***** Information supplied
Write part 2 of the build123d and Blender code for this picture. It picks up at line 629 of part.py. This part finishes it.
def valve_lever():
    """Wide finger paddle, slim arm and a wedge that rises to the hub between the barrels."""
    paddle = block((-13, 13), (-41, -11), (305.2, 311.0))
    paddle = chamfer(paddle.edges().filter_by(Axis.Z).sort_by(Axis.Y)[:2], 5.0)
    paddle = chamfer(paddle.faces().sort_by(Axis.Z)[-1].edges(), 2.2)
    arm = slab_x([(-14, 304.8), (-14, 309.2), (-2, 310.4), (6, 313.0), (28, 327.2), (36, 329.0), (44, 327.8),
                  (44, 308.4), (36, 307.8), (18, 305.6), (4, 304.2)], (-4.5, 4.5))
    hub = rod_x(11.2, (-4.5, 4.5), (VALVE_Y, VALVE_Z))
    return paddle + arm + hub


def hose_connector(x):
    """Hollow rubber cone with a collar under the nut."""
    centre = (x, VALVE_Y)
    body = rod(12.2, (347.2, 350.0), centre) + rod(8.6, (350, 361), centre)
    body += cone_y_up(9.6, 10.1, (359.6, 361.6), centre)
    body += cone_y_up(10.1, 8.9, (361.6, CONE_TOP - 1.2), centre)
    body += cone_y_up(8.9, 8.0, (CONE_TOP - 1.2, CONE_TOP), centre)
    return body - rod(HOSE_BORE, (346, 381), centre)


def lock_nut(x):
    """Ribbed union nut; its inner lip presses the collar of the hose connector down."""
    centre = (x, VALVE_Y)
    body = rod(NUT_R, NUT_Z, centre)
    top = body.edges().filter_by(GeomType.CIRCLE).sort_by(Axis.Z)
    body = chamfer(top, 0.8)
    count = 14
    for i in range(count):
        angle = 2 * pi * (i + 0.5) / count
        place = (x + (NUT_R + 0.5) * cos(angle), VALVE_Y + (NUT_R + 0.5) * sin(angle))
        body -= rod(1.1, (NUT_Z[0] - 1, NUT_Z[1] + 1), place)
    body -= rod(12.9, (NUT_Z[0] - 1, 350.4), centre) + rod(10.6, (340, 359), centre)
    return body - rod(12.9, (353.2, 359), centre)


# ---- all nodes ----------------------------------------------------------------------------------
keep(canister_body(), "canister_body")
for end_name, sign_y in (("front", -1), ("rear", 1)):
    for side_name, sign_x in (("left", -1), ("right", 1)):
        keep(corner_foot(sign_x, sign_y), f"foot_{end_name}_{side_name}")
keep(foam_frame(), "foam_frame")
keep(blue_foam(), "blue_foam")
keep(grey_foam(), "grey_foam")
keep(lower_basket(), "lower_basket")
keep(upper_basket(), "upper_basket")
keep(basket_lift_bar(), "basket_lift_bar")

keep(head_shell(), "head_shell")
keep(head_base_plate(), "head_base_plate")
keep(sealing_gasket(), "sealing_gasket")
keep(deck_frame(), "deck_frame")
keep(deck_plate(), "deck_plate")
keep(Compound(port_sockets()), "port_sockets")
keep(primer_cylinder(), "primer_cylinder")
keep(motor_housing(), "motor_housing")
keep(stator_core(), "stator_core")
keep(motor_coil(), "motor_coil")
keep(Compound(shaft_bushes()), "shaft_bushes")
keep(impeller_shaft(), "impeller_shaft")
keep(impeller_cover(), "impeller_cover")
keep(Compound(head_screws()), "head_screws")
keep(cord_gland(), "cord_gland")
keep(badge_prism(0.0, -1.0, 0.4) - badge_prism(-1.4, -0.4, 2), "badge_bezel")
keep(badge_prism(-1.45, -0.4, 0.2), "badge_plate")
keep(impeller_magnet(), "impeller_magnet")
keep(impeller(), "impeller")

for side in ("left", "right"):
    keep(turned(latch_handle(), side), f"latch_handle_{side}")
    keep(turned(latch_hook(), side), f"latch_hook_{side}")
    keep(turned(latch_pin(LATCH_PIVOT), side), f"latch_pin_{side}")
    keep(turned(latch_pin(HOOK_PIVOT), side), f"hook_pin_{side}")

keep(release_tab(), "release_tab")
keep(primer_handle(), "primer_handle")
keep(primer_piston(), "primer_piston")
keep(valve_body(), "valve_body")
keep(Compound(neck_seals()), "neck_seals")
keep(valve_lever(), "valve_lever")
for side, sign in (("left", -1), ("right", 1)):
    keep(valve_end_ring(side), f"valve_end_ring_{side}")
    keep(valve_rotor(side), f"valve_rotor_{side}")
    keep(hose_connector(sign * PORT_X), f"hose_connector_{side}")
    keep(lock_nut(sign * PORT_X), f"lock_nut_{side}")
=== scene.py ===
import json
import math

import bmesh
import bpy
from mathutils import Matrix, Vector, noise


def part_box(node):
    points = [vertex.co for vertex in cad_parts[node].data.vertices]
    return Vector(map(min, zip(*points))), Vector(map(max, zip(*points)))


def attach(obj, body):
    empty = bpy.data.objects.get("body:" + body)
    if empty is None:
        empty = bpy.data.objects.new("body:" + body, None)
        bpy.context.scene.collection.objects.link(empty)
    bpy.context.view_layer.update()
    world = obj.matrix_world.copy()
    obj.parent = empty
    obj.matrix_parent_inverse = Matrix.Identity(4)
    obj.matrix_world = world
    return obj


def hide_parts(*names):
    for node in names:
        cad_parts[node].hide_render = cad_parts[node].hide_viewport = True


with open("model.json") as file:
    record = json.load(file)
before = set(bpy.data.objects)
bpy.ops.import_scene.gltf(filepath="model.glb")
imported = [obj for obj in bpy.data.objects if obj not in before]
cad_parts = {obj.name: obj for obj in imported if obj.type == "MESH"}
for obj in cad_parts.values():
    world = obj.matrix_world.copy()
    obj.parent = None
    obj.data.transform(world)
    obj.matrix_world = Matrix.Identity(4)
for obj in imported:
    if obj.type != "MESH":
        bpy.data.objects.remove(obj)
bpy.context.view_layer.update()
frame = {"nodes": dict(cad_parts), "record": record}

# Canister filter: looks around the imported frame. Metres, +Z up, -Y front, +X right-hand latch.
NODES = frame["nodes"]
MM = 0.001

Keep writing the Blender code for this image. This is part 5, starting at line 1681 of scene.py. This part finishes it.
**********
**Your objective:** Return all of the entries word for word.

**Full response:**
Write part 2 of the build123d and Blender code for this picture. It picks up at line 629 of part.py. This part finishes it.
def valve_lever():
    """Wide finger paddle, slim arm and a wedge that rises to the hub between the barrels."""
    paddle = block((-13, 13), (-41, -11), (305.2, 311.0))
    paddle = chamfer(paddle.edges().filter_by(Axis.Z).sort_by(Axis.Y)[:2], 5.0)
    paddle = chamfer(paddle.faces().sort_by(Axis.Z)[-1].edges(), 2.2)
    arm = slab_x([(-14, 304.8), (-14, 309.2), (-2, 310.4), (6, 313.0), (28, 327.2), (36, 329.0), (44, 327.8),
                  (44, 308.4), (36, 307.8), (18, 305.6), (4, 304.2)], (-4.5, 4.5))
    hub = rod_x(11.2, (-4.5, 4.5), (VALVE_Y, VALVE_Z))
    return paddle + arm + hub


def hose_connector(x):
    """Hollow rubber cone with a collar under the nut."""
    centre = (x, VALVE_Y)
    body = rod(12.2, (347.2, 350.0), centre) + rod(8.6, (350, 361), centre)
    body += cone_y_up(9.6, 10.1, (359.6, 361.6), centre)
    body += cone_y_up(10.1, 8.9, (361.6, CONE_TOP - 1.2), centre)
    body += cone_y_up(8.9, 8.0, (CONE_TOP - 1.2, CONE_TOP), centre)
    return body - rod(HOSE_BORE, (346, 381), centre)


def lock_nut(x):
    """Ribbed union nut; its inner lip presses the collar of the hose connector down."""
    centre = (x, VALVE_Y)
    body = rod(NUT_R, NUT_Z, centre)
    top = body.edges().filter_by(GeomType.CIRCLE).sort_by(Axis.Z)
    body = chamfer(top, 0.8)
    count = 14
    for i in range(count):
        angle = 2 * pi * (i + 0.5) / count
        place = (x + (NUT_R + 0.5) * cos(angle), VALVE_Y + (NUT_R + 0.5) * sin(angle))
        body -= rod(1.1, (NUT_Z[0] - 1, NUT_Z[1] + 1), place)
    body -= rod(12.9, (NUT_Z[0] - 1, 350.4), centre) + rod(10.6, (340, 359), centre)
    return body - rod(12.9, (353.2, 359), centre)


# ---- all nodes ----------------------------------------------------------------------------------
keep(canister_body(), "canister_body")
for end_name, sign_y in (("front", -1), ("rear", 1)):
    for side_name, sign_x in (("left", -1), ("right", 1)):
        keep(corner_foot(sign_x, sign_y), f"foot_{end_name}_{side_name}")
keep(foam_frame(), "foam_frame")
keep(blue_foam(), "blue_foam")
keep(grey_foam(), "grey_foam")
keep(lower_basket(), "lower_basket")
keep(upper_basket(), "upper_basket")
keep(basket_lift_bar(), "basket_lift_bar")

keep(head_shell(), "head_shell")
keep(head_base_plate(), "head_base_plate")
keep(sealing_gasket(), "sealing_gasket")
keep(deck_frame(), "deck_frame")
keep(deck_plate(), "deck_plate")
keep(Compound(port_sockets()), "port_sockets")
keep(primer_cylinder(), "primer_cylinder")
keep(motor_housing(), "motor_housing")
keep(stator_core(), "stator_core")
keep(motor_coil(), "motor_coil")
keep(Compound(shaft_bushes()), "shaft_bushes")
keep(impeller_shaft(), "impeller_shaft")
keep(impeller_cover(), "impeller_cover")
keep(Compound(head_screws()), "head_screws")
keep(cord_gland(), "cord_gland")
keep(badge_prism(0.0, -1.0, 0.4) - badge_prism(-1.4, -0.4, 2), "badge_bezel")
keep(badge_prism(-1.45, -0.4, 0.2), "badge_plate")
keep(impeller_magnet(), "impeller_magnet")
keep(impeller(), "impeller")

for side in ("left", "right"):
    keep(turned(latch_handle(), side), f"latch_handle_{side}")
    keep(turned(latch_hook(), side), f"latch_hook_{side}")
    keep(turned(latch_pin(LATCH_PIVOT), side), f"latch_pin_{side}")
    keep(turned(latch_pin(HOOK_PIVOT), side), f"hook_pin_{side}")

keep(release_tab(), "release_tab")
keep(primer_handle(), "primer_handle")
keep(primer_piston(), "primer_piston")
keep(valve_body(), "valve_body")
keep(Compound(neck_seals()), "neck_seals")
keep(valve_lever(), "valve_lever")
for side, sign in (("left", -1), ("right", 1)):
    keep(valve_end_ring(side), f"valve_end_ring_{side}")
    keep(valve_rotor(side), f"valve_rotor_{side}")
    keep(hose_connector(sign * PORT_X), f"hose_connector_{side}")
    keep(lock_nut(sign * PORT_X), f"lock_nut_{side}")
=== scene.py ===
import json
import math

import bmesh
import bpy
from mathutils import Matrix, Vector, noise


def part_box(node):
    points = [vertex.co for vertex in cad_parts[node].data.vertices]
    return Vector(map(min, zip(*points))), Vector(map(max, zip(*points)))


def attach(obj, body):
    empty = bpy.data.objects.get("body:" + body)
    if empty is None:
        empty = bpy.data.objects.new("body:" + body, None)
        bpy.context.scene.collection.objects.link(empty)
    bpy.context.view_layer.update()
    world = obj.matrix_world.copy()
    obj.parent = empty
    obj.matrix_parent_inverse = Matrix.Identity(4)
    obj.matrix_world = world
    return obj


def hide_parts(*names):
    for node in names:
        cad_parts[node].hide_render = cad_parts[node].hide_viewport = True


with open("model.json") as file:
    record = json.load(file)
before = set(bpy.data.objects)
bpy.ops.import_scene.gltf(filepath="model.glb")
imported = [obj for obj in bpy.data.objects if obj not in before]
cad_parts = {obj.name: obj for obj in imported if obj.type == "MESH"}
for obj in cad_parts.values():
    world = obj.matrix_world.copy()
    obj.parent = None
    obj.data.transform(world)
    obj.matrix_world = Matrix.Identity(4)
for obj in imported:
    if obj.type != "MESH":
        bpy.data.objects.remove(obj)
bpy.context.view_layer.update()
frame = {"nodes": dict(cad_parts), "record": record}

# Canister filter: looks around the imported frame. Metres, +Z up, -Y front, +X right-hand latch.
NODES = frame["nodes"]
MM = 0.001

Keep writing the Blender code for this image. This is part 5, starting at line 1681 of scene.py. This part finishes it.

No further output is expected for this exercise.